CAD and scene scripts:
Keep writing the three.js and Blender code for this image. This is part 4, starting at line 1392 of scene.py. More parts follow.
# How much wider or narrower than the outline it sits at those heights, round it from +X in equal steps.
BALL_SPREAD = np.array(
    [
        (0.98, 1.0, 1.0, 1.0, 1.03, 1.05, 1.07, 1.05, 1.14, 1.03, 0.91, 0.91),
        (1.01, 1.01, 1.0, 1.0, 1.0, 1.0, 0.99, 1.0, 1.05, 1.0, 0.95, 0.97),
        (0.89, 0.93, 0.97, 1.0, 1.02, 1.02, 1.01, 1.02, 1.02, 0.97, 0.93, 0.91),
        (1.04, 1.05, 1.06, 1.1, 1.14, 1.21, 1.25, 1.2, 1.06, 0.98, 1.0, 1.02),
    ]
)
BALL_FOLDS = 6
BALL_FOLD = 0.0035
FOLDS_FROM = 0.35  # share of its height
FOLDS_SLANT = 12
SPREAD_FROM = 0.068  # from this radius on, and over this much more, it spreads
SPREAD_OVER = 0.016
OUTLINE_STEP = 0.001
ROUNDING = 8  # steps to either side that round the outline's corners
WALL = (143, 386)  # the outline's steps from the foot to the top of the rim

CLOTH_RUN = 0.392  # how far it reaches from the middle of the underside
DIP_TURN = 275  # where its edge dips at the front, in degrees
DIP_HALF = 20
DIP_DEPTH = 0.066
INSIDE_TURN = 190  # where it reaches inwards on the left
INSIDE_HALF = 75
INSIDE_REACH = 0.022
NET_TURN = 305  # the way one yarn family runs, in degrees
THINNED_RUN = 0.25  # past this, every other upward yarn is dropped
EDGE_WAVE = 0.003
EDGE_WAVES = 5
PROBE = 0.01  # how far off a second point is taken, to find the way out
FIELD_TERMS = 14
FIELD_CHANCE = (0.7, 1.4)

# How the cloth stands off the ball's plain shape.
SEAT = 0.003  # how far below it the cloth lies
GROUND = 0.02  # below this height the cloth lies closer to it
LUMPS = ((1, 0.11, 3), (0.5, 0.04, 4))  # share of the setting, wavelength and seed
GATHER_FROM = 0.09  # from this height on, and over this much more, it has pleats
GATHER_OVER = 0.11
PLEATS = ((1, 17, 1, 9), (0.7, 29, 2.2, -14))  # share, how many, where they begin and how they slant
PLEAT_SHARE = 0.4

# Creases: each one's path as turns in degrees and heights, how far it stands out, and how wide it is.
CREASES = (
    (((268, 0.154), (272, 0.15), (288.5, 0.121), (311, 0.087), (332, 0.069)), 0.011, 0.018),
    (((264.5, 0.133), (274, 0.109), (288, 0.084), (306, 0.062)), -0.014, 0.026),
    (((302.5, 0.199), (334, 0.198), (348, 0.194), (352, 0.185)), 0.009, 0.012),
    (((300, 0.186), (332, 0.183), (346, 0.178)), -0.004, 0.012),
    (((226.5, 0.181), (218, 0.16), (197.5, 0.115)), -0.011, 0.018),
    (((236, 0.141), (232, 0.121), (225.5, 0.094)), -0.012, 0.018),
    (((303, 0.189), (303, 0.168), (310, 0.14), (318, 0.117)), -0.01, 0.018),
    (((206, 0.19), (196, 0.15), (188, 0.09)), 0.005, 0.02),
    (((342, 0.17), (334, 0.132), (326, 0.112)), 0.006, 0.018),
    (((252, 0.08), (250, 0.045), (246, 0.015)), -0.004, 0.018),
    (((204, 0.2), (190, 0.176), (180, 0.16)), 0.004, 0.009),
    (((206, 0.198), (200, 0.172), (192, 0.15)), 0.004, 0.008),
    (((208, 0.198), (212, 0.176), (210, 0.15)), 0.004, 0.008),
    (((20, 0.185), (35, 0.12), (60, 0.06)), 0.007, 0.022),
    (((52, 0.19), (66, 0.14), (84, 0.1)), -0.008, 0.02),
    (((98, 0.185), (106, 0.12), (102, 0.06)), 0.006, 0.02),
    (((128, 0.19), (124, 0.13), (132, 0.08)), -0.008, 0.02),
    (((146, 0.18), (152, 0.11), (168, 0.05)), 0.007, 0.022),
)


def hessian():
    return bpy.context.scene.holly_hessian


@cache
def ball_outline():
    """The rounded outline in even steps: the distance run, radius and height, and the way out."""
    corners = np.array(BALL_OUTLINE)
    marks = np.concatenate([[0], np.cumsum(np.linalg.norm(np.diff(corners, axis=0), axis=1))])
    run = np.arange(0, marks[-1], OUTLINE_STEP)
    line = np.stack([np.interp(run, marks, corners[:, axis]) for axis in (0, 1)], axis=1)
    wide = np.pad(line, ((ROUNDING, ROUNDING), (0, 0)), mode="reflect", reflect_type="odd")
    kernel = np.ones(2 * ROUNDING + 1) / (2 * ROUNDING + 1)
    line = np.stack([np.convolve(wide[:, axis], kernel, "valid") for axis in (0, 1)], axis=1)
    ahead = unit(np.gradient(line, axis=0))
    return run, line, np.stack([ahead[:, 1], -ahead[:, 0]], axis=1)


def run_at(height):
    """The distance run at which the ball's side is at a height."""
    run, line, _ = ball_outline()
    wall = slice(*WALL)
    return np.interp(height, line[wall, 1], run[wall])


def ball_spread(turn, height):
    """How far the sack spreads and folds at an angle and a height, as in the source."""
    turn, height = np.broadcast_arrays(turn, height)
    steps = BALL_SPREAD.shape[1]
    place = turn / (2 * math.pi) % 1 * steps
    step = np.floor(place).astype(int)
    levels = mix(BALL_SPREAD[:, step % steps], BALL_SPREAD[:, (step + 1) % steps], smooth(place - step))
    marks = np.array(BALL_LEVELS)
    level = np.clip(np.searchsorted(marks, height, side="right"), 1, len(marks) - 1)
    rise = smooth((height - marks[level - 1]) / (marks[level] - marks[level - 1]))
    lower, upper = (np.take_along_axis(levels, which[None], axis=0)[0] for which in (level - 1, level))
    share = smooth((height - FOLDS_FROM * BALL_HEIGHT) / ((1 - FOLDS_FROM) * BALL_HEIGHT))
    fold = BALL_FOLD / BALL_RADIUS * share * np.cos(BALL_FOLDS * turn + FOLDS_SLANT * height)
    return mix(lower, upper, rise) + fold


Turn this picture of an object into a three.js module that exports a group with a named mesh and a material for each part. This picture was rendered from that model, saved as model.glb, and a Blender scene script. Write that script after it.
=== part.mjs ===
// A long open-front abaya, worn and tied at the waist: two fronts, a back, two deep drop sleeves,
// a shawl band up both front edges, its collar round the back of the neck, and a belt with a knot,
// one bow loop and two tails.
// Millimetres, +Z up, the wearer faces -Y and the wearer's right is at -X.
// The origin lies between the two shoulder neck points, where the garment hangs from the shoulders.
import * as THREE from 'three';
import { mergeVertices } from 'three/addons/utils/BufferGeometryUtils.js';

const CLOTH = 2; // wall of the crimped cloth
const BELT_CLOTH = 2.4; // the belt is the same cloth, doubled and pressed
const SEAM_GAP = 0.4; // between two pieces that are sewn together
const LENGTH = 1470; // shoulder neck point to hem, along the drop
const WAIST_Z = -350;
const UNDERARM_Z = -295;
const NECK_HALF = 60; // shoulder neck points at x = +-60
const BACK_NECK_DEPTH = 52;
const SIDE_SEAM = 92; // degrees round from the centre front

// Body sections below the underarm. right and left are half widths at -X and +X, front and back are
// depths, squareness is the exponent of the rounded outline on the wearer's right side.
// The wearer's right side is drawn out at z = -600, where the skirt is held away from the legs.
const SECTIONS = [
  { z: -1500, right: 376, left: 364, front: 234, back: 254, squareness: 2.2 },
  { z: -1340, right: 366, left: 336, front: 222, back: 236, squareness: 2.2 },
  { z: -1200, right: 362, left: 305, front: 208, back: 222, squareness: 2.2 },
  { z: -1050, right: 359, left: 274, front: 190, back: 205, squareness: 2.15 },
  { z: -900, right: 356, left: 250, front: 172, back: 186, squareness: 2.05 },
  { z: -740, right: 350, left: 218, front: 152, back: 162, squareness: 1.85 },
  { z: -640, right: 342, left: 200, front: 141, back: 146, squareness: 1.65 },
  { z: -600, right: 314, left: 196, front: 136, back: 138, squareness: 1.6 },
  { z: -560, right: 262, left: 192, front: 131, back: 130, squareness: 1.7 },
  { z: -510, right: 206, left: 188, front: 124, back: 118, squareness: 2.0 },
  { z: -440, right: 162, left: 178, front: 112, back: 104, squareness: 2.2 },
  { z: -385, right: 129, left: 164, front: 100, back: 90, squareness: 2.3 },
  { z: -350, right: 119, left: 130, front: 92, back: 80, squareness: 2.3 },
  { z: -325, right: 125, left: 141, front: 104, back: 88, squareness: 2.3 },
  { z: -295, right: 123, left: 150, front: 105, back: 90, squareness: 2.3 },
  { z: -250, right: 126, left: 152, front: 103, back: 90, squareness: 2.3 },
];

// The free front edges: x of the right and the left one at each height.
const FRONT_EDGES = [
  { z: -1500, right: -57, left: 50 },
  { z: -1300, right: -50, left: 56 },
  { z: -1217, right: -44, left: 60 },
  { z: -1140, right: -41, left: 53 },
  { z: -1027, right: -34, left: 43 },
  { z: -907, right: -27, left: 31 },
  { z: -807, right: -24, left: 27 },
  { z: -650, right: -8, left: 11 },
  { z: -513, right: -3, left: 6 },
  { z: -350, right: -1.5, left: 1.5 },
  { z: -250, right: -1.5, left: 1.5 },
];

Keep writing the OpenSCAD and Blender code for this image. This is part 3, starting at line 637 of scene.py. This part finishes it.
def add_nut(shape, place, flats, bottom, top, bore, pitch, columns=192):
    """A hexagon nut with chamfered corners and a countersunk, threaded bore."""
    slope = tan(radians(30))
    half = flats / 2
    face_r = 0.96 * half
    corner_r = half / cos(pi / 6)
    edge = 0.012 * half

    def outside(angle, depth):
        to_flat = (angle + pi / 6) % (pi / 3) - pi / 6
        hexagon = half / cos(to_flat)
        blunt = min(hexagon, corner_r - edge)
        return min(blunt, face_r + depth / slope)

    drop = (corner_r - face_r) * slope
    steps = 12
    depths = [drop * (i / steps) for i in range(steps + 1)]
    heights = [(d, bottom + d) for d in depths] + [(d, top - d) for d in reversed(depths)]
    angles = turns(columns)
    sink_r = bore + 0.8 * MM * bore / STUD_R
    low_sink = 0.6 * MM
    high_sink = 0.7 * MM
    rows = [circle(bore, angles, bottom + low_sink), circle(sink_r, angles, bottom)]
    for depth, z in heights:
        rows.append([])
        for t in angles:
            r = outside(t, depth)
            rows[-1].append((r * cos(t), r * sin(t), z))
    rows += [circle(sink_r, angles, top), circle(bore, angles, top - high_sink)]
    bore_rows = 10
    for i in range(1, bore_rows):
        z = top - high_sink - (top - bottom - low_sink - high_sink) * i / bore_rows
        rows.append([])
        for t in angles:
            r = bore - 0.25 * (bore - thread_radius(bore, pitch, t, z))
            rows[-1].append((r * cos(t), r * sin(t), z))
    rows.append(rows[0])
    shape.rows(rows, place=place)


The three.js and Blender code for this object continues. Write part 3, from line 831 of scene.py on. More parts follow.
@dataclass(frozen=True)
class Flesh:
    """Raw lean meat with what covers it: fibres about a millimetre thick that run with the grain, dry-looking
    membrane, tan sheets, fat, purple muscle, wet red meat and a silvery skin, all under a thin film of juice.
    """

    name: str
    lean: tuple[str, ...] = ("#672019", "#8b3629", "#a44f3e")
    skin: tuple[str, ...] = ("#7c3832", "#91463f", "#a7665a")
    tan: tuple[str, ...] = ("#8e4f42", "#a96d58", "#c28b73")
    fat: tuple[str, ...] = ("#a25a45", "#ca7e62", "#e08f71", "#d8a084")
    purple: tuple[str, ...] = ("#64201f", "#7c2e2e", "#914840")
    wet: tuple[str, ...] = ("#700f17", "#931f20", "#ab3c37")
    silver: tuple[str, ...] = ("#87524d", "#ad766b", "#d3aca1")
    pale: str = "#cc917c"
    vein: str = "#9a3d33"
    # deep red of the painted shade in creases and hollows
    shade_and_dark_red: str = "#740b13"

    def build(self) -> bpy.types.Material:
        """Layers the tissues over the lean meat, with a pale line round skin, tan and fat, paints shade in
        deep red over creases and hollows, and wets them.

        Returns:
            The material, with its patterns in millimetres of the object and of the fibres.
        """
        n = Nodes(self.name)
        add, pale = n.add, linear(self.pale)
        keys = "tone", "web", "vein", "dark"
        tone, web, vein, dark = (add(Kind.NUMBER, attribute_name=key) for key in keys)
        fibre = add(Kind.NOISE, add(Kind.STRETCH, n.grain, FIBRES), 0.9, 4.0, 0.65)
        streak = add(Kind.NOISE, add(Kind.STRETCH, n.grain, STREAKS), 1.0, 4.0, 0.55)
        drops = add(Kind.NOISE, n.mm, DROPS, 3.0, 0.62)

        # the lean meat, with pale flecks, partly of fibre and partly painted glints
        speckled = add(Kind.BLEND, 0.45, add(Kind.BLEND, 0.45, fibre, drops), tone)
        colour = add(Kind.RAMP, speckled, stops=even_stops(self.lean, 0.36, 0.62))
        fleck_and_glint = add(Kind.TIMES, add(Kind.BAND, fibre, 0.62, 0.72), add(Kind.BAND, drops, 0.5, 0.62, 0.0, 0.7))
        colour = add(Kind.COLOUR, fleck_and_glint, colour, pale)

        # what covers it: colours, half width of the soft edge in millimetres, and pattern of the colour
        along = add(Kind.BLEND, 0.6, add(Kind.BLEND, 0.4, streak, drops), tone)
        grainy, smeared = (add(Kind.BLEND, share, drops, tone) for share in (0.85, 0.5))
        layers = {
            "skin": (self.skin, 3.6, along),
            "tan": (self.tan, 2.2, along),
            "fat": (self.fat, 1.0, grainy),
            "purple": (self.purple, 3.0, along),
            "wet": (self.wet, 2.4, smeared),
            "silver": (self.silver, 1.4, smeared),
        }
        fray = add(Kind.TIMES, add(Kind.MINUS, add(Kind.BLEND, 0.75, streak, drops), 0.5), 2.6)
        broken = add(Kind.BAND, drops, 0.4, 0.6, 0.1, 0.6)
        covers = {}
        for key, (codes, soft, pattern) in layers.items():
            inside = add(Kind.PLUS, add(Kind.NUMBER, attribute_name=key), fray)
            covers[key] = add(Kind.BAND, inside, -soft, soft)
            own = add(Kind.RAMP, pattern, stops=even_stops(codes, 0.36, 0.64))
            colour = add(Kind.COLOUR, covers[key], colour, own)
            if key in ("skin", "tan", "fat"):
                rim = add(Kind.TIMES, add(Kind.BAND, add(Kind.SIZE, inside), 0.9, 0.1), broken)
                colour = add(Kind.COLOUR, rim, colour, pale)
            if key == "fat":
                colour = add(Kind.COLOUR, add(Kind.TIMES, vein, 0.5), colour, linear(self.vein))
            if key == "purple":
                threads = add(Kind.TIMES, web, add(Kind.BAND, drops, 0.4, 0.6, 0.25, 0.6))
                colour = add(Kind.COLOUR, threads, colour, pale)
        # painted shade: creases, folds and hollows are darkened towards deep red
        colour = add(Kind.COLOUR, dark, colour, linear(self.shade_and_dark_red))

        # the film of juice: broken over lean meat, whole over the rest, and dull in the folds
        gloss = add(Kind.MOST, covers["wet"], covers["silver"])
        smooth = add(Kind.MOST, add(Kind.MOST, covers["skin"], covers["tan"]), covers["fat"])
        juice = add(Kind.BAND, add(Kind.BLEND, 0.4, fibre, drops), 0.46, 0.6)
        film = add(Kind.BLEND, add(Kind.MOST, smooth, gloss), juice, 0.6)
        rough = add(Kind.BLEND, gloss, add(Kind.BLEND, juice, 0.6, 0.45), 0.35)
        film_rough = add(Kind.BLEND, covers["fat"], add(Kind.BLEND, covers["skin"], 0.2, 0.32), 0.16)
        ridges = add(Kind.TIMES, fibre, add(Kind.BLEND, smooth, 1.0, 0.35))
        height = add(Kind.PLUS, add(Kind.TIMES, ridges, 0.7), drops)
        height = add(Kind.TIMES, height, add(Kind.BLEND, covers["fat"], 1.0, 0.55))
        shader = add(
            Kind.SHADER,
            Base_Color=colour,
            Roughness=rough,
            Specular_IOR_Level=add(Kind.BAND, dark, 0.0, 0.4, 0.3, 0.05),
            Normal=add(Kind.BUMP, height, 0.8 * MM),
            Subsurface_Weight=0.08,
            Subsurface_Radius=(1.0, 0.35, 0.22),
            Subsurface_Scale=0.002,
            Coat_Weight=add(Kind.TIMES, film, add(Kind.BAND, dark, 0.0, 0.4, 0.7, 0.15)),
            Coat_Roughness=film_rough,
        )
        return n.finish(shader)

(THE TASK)
Return the lines of the records that include the string "writing".

(THE COMPLETED TASK)
Keep writing the three.js and Blender code for this image. This is part 4, starting at line 1392 of scene.py. More parts follow.
Keep writing the OpenSCAD and Blender code for this image. This is part 3, starting at line 637 of scene.py. This part finishes it.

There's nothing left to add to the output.